Suka duka sudah dirasakan Adi. Saat pertama kali merintis Sembilan Matahari, nada nyinyir dari orang-orang terdekat sempat dirasakan. Tahun 2004, sebelum bendera Sembilan Matahari berkibar menjadi tahun yang dia nilai sebagai tahun pesimistik. Tapi di memiliki keyakinan kuat karena Adi percaya dan meyakini betul apa yang dilakukan bisa melihat masa depan.

"Orang kan cenderung kalau sudah ngelihat baru percaya. Sembilan Matahari kita tidak bisa menawarkan sesuatu yang dilihat dulu. Kita hanya bisa meyakini membuat sesuatu yang nantinya bisa dilihat orang, tapi justru kalangan terdekat banyak yang tidak mau melihat itu. Orangtua pesimis," katanya.

Namun demikian dari kerja kerasnya itu berbuah manis. Sederet penghargaan atas ide-ide kreatifnya berhasil diraih, diantaranya Grand Prize Winner Projection Mapping Competition di Zushi Media Art Festival, Jepang pada 2012. Karya seni instalasi video mapping-nya juga berhasil menjadi yang terpilih dipamerkan di festival bergengsi: Mapping Festival 2013, Geneva Switzerland.

Puncaknya pada 2014 lalu karya Sembilan Matahari juga berhasil menjadi Juara 1 kompetisi video mapping tingkat internasional di Kota Moscow, Rusia dalam pagelaran Light and Multimedia yang merupakan festival terbesar di Eropa.

Secara personal Adi juga diganjar penghargaan Indigo Awards 2010 kategori Young Inspiring Creator dari Telkom, International Young Creative Entrepreneur 2008 dari The British Council.

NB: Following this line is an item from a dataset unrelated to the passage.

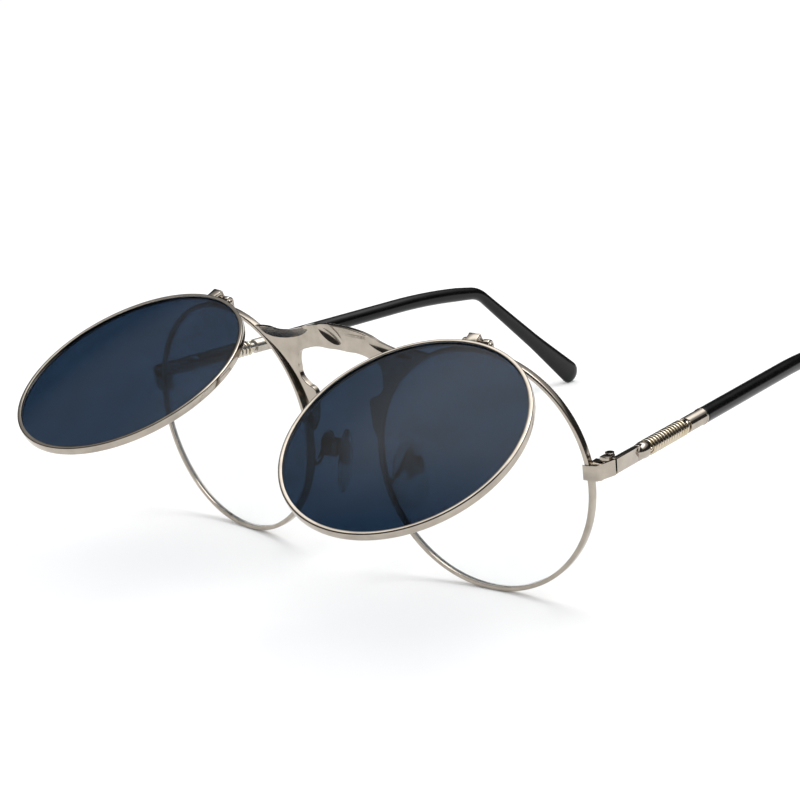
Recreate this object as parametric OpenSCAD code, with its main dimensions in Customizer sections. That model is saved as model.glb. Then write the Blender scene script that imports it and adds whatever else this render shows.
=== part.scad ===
// Flip-up sunglasses with round wire rims.
// Two tinted lenses lift on small hinges at the tops of the clear lenses' rims.
// The temples have a flat front plate, a coil of wire and a long plastic tip.
// Sizes are millimetres. The wearer's left is +X, the front faces -Y, and the glasses stand on Z = 0.

/* [Lenses and rims] */
// Distance between the two lens centres
lens_pitch = 68; // [66:0.5:72]
// Clear opening of an eye rim
eye_open_d = 47.6; // [46:0.1:50]
// Clear opening of a flip rim
flip_open_d = 48; // [46:0.1:50]
// Radial thickness of every rim
rim_wall = 0.9; // [0.8:0.05:1.2]
// Depth of every rim, front to back
rim_depth = 1.65; // [1.4:0.05:1.65]
// Bevel on the outer edges of every rim
rim_bevel = 0.15; // [0.05:0.01:0.25]
// Depth of the lens groove in every rim
groove_depth = 0.4; // [0.3:0.05:0.5]
// Width of the mouth of the lens groove
groove_width = 0.8; // [0.6:0.05:1]
// Thickness of every lens
lens_t = 1; // [0.9:0.05:1.2]
// Radius to which every lens is domed
lens_dome_r = 265; // [200:5:600]
// Clearance between a lens's edge and its groove
lens_clear = 0.03; // [0.02:0.01:0.06]
// Angle by which each lens is turned back at the temple side
wrap = 6.2; // [2:0.1:8]
// Lean of the front while the glasses stand on a table
tilt = 3.7; // [2:0.1:5]

/* [Flip hinges] */
// Distance of a flip rim's middle plane in front of the eye rim's, closed
flip_gap = 1.86; // [1.8:0.02:2.4]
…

Kemudian sebuah film (independen) berjudul Cin(T)a yang berhasil merebut Piala Citra untuk kategori naskah asli terbaik dan film favorit pilihan penonton JIFFEST 2009.

Film yang diproduksi "fully in digital format" itu hanya dengan budget Rp 200 juta rupiah berhasil tercatat sebagai film Indonesia yang paling lama bertahan masa penayangannya (selama 7 minggu) di jaringan bioskop Blitzmegaplex, selain berhasil meraih 20 ribu penonton.

"Akhirnya setelah menjadi seperti ini senang rasanya, bisa membuktikan bahwa apa yang kita yakini itu memang bisa benar-benar membawa perubahan ke arah positif. Tidak hanya untuk kita tetapi juga untuk lingkungan, bahwa apa yang kita lakukan itu memiliki manfaat untuk masyarakat," ujarnya bangga.